GFS clients only need be able to distinguish between defined and undefined regions. This is due to the nature of serial mutation order being selected by the chunk replica currently holding the lease, meaning the mutations will be applied in the same way to all replicas.

Since GFS uses chunk versioning, stale chunks will not be mutated, and won't be broadcasted to clients reading the chunk, ensuring all replicas that can be read will be consistent with one another.

Although stale chunk replicas may have their locations cached by the client (and therefore could be read from), the append-heavy workload of GFS clients tends to minimize the adverse effects of reading stale data.

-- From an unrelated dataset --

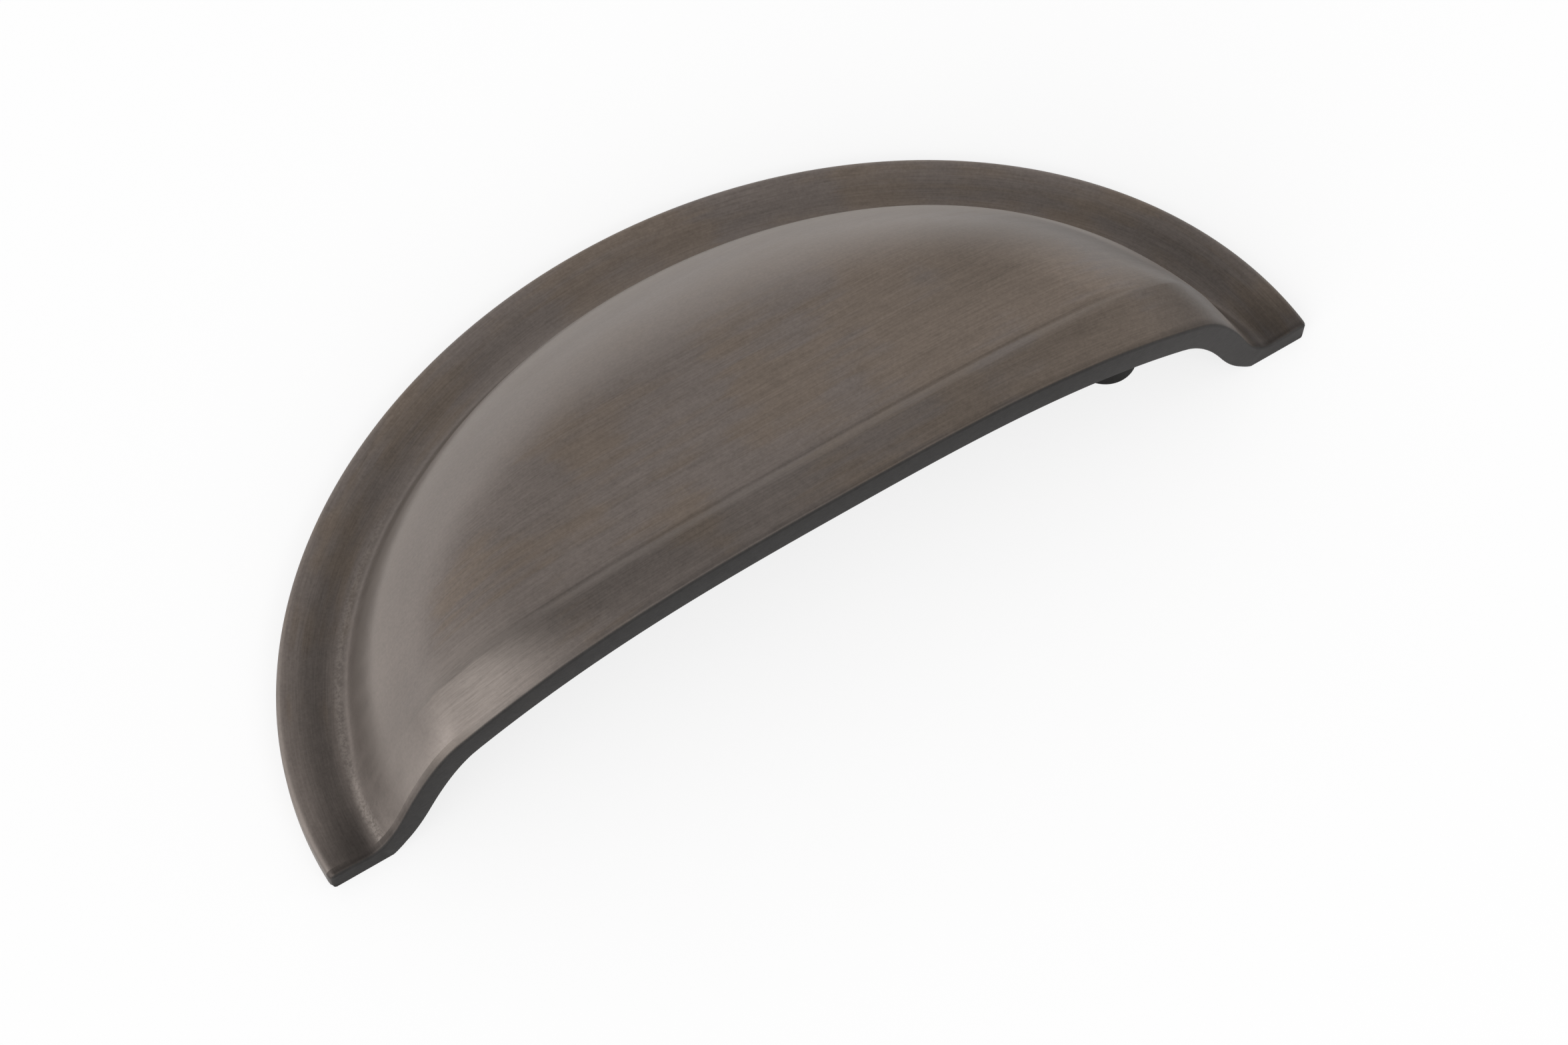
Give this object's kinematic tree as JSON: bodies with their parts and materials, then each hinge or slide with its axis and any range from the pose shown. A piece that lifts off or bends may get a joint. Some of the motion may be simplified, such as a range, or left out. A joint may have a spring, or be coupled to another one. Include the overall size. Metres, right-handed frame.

GFS emphasizes client reliance on append-only writes and writing self-validating records to achieve application consistency in the face of GFS's own relaxed consistency.

Replica Placement

Chunk replica placement occurs for multiple reasons, which are as follows:

  1. Replicating chunks on creation to provide data integrity
  2. Rewriting chunks when existing replicas have become stale or chunkservers become unresponsive
  3. Load balancing disk utilization across chunkservers.

Garbage Collection

Like GFS file allocation, which is executed lazily, garbage collection is a lazily handled background task, which is a combination of periodic communication between chunkservers and the master, and scanning and modification of the file system metadata by the master.

When files are deleted, they are simply "hidden" by name only in the file system namespace, and the chunks are not immediately reclaimed, rather, the master will later asynchronously garbage collect all dead chunks update the filesystem metadata, and broadcast relevant chunkservers about chunks that have been reclaimed.

This process of garbage collection also allows amortization of storage reclamation, by batching chunks to reclaim for each chunkserver, rather than eagerly one at a time.